### [Task directions]
Write out all lines holding the word "Blender".

### [Listing]
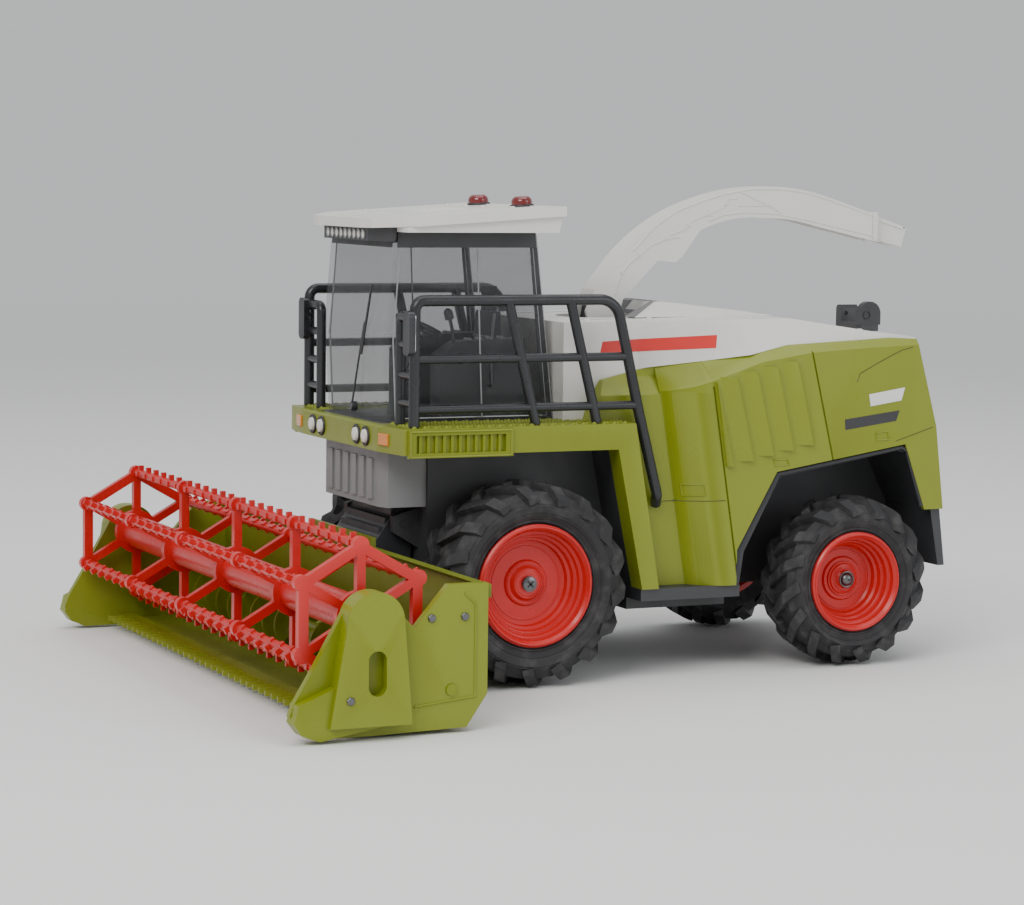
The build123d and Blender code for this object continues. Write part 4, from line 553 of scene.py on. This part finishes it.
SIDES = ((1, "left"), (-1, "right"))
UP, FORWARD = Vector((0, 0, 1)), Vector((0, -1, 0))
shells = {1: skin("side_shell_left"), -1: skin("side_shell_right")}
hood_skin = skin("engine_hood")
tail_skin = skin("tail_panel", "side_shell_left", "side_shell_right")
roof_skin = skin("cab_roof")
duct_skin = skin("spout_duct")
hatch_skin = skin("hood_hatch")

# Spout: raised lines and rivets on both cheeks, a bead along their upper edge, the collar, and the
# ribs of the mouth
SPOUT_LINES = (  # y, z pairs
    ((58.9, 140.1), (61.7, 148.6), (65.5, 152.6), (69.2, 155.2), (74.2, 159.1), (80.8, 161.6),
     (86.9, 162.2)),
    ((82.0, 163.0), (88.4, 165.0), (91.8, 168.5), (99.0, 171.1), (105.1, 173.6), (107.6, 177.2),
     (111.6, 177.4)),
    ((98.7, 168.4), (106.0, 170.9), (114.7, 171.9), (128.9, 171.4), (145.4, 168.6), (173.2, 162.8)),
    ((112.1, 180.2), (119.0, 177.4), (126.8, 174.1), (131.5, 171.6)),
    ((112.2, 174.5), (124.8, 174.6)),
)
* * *
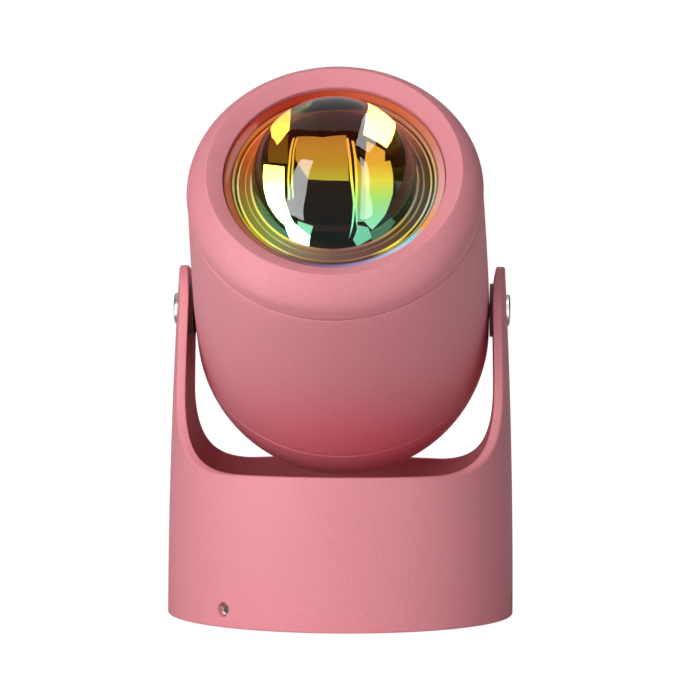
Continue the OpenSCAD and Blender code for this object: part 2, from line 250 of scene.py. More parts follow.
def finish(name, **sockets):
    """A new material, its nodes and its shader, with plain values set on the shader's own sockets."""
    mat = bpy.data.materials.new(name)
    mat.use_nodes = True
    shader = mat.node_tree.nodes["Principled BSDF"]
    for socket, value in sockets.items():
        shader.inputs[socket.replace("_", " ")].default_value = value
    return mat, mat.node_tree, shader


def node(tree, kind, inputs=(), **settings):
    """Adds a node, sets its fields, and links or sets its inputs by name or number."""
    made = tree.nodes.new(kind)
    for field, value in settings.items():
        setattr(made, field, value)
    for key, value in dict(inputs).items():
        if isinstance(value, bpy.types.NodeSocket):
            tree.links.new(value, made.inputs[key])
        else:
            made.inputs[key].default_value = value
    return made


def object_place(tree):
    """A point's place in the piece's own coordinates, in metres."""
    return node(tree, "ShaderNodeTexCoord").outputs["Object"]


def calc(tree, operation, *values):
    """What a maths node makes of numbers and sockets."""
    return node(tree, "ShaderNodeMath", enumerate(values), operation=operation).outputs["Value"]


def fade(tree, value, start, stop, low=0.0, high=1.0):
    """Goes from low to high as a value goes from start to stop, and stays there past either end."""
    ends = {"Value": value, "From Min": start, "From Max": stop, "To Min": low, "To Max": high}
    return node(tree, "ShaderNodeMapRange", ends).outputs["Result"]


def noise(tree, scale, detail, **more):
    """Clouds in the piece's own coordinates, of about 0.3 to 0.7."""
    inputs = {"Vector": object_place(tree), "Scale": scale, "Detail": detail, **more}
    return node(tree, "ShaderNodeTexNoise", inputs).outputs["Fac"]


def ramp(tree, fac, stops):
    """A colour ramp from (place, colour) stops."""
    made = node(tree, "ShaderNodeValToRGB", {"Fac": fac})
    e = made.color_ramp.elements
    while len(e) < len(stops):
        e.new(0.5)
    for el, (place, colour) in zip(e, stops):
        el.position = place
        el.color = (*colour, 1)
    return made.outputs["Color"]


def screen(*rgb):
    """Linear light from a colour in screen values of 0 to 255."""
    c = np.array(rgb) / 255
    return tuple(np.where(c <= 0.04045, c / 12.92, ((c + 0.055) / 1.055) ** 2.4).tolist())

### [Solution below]
The build123d and Blender code for this object continues. Write part 4, from line 553 of scene.py on. This part finishes it.
Continue the OpenSCAD and Blender code for this object: part 2, from line 250 of scene.py. More parts follow.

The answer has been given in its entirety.